The UK may not be known for balmy temperatures, but the country is nonetheless home to rivers, lakes, coastlines and canals which hold heat and energy. Heat pumps use a similar technique to refrigeration systems to absorb and extract heat from the air, the ground or from water – used to provide both industrial and domestic heat, as well as hot water. AECOM is setting up the Natural Capital Laboratory as a testbed site near Loch Ness, Scotland, to measure and quantify natural capital. Government, NGOs, researchers and clients will carry out research and experiments on-site, including the exploration of natural heat energy for local networks.
Renewables now offer estate owners a host of low-cost energy solutions – and battery storage technologies are developing to allow businesses to store or sell the surplus power they generate. Major corporates from Google to IKEA are now procuring their own exclusive electricity supply from dedicated onshore and offshore wind farms. In the public sector, AECOM is working with Transport for London (TfL) to explore the use of on-site solar panels to help take the transport authority to net zero.
Combined heat and power systems [CHP]
In recent years CHP has stopped being a low carbon technology, due to the decarbonising grid. However CHP systems could still help bridge the gap between today’s carbon-intensive industries and a zero-carbon future. CHP systems, which tap the heat generated by thermal power generators, may provide the financial incentives that are crucial to the success of low carbon projects. It's not all bad though - in 2018, there were over 2,400 hours when the electricity grid’s emissions factor was ‘dirty’ enough that using CHP would have saved carbon. Those periods also coincided with the colder months, when electricity is at its most expensive. We could have our cake and eat it!
Cleaner gases can be fed into the nation’s gas systems. For example, UK energy regulator Ofgem and gas distributors Cadent and Northern Gas Networks, are trialling a blend of hydrogen in their natural gas networks to reduce carbon dioxide emissions. By switching to cleaner gases like hydrogen and biomethane, significant adaptations to the nation’s existing infrastructure may be needed – raising the question of who will pay for the changes.
Carbon capture and storage (CCS)
CCS technology – whereby carbon dioxide is captured as it is emitted and then stored, typically underground – could allow carbon-emitting buildings, power plants and even vehicles to continue to operate in a net zero future. Investment and research are needed to bring CCS to commercial scale; the UK abandoned a £1 billion CCS development programme in 2015. However, the technology could enjoy a reprieve after a 2019 government report by the Committee on Climate Change branded CCS a “necessity” if we are to reach net zero by 2050.
Building a local, low-carbon future
An increasingly climate-aware public is demanding a shift towards sustainable energy – and some political parties are even lobbying for the UK to reach net zero two decades sooner – by 2030. This is not just blue sky thinking.
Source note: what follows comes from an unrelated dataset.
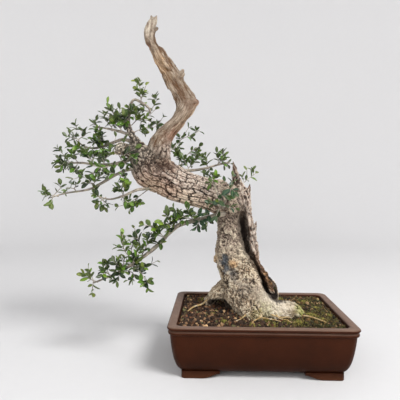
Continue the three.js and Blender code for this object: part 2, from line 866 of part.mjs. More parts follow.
// A spray and its keep-out shape, a little larger all round. Leaves that would touch what is
// already there are left off.
function spray([leafLength, root, ...twigs], obstacles, seed) {
  const random = numbers(seed);
  const fork = forkPoint(root, twigs);
  const stalk = [root, fork].map((point) => [...point, TWIG.stalkRadius]);
  const parts = [limb(stalk, { sides: SIDES.stalk })];
  const grownParts = [limb(stalk, { sides: SIDES.stalk, grow: TWIG.clearance })];
  const leaves = [];
  const passed = new Set();
  for (const [pairs, ...points] of twigs) {
    const leavesEarlierTwig = passed.has(String(points[0]));
    points.forEach((point) => passed.add(String(point)));
    const route = leavesEarlierTwig ? points : [fork, ...points];
    const rings = route.map((point, i) => {
      const share = (i + points.length + 1 - route.length) / points.length;
      return [...point, THREE.MathUtils.lerp(TWIG.baseRadius, TWIG.tipRadius, share)];
    });
    parts.push(limb(rings, { sides: SIDES.twig }));
    grownParts.push(limb(rings, { sides: SIDES.twig, grow: TWIG.clearance }));
    const path = new THREE.CatmullRomCurve3(rings.map(([x, y, z]) => new THREE.Vector3(x, y, z)));
    leaves.push(...twigLeaves(path, pairs, leafLength, random));
  }
  for (const { base, direction, across, length } of leaves) {
    const blade = leafBlade(base, direction, across, length, 0);
    if (touches(blade, obstacles)) continue;
    parts.push(blade);
    grownParts.push(leafBlade(base, direction, across, length, GAP));
  }
  const whole = joined(parts);
  const inTheWay = obstacles.filter((obstacle) => touches(whole, [obstacle]));
  return { solid: oneBody(cut(whole, inTheWay)), grown: joined(grownParts) };
}

// Whether no two corners of a solid share one spot, to a ten-thousandth of a millimetre.
function cornersApart(solid) {
  const { vertProperties, numVert } = solid.getMesh();
  const spots = new Set();
  for (let i = 0; i < numVert; i++) {
    const corner = Array.from(vertProperties.subarray(3 * i, 3 * i + 3));
    spots.add(corner.map((value) => value.toFixed(4)).join());
  }
  return spots.size === numVert;
}

// Draws a spray's leaves anew until its joins are clean.
function cleanSpray(spec, obstacles, firstSeed) {
  for (let attempt = 0; attempt < SEED_ATTEMPTS; attempt++) {
    const made = spray(spec, obstacles, firstSeed + attempt * SEED_STEP);
    if (cornersApart(made.solid)) return made;
  }
  throw new Error("no clean spray at " + spec[1]);
}

// ---- The object ----

const model = new THREE.Group();

function addPiece(name, solid, finish) {
  const mesh = new THREE.Mesh(geometryOf(solid), new THREE.MeshStandardMaterial(finish));
  mesh.name = name;
  model.add(mesh);
}

const grownTrunk = trunk(GAP);
addPiece("pot", pot(), FINISH.pot);
const meshPlaces = { drainage_mesh_left: -DRAIN.offset, drainage_mesh_right: DRAIN.offset };
for (const [name, x] of Object.entries(meshPlaces)) addPiece(name, drainageMesh(x), FINISH.mesh);
const soilCutters = [grownTrunk, ...Object.values(meshPlaces).map((x) => drainageMesh(x, GAP))];
addPiece("soil", soil(soilCutters), FINISH.soil);
addPiece("trunk", trunk(0), FINISH.bark);

const obstacles = [grownTrunk];
for (const [name, rings] of Object.entries(BRANCHES)) {
  const solid = oneBody(cut(branch(rings, 0), obstacles));
  addPiece(name, solid, FINISH.branch);
  obstacles.push(branch(rings, GAP));
}
Object.entries(SPRAYS).forEach(([name, spec], index) => {
  const { solid, grown } = cleanSpray(spec, obstacles, FIRST_SEED + index);
  addPiece(name + "_spray", solid, FINISH.leaf);
  obstacles.push(grown);
});

const bounds = new THREE.Box3().setFromObject(model);
const middle = bounds.getCenter(new THREE.Vector3());
model.position.set(-middle.x, -middle.y, -bounds.min.z);

const bonsai = new THREE.Group();
bonsai.add(model);

export default bonsai;
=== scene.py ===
"""The looks of an olive bonsai in a clay pot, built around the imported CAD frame.

Lengths are millimetres, and points are measured from the middle of the pot's underside: +X to the
right, +Y to the back, +Z up. place() turns them into the frame's metres.
"""

import math
import random

import bmesh
import bpy
import numpy as np
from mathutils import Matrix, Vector, noise
from mathutils.bvhtree import BVHTree


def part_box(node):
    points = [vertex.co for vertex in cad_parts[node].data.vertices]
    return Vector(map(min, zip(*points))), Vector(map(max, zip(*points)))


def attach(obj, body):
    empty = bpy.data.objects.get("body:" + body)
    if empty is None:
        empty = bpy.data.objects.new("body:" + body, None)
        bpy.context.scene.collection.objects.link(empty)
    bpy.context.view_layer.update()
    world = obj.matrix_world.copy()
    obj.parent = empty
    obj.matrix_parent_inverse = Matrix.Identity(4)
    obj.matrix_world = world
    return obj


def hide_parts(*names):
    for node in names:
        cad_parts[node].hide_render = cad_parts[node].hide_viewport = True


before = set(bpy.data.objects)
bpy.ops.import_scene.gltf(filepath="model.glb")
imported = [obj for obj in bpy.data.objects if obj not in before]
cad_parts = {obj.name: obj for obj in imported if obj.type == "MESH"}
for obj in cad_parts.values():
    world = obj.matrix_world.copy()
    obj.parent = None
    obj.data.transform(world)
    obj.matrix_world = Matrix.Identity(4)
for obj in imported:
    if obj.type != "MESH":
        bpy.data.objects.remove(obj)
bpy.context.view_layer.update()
noise.seed_set(5)  # noise vectors follow this seed, and without it they follow the clock

MM = 0.001
SCENE = bpy.context.scene
pot_low, pot_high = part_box("pot")
POT_MIDDLE = np.array([(pot_low.x + pot_high.x) / 2, (pot_low.y + pot_high.y) / 2, pot_low.z])
BATCH = 20000  # how many points are compared with a limb at a time


def place(points):
    """Points in the frame's metres, from this script's millimetres."""
    return np.asarray(points, float) * MM + POT_MIDDLE


def points_of(mesh):
    """A mesh's points in this script's millimetres."""
    points = np.empty(len(mesh.vertices) * 3, np.float32)
    mesh.vertices.foreach_get("co", points)
    return (points.reshape(-1, 3) - POT_MIDDLE) / MM


# ---- Camera ----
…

Rapid evolutions are now the norm in the energy industry.
Take renewable energy. In 1991, the nation’s first commercial wind farm was built. This year, renewable energy overtook fossil fuels as the country’s primary source of power for the first time since the Industrial Revolution. The UK’s pivot from fossil fuels to green energy took less than three decades.
To achieve net zero, local and central government will need to support the public and private sector’s work by delivering planning laws and regulation that enable the creation of low-carbon energy networks. A net-zero society won’t be created overnight; but with state support and the uptake of existing and emerging solutions, we just might hit the 2050 deadline.
AECOM works on delivering long-term cuts to large public sector estate owners. We are regularly tasked with reducing carbon emissions, energy costs, and building stronger resilience against building, system and utility failures.
To do this, we design energy networks with electricity, heating and cooling systems all working together, tapping into the local natural potential and renewables. Feeding energy across the estate we enable load shifting and dynamic balancing to ensure a constant, clean supply of energy.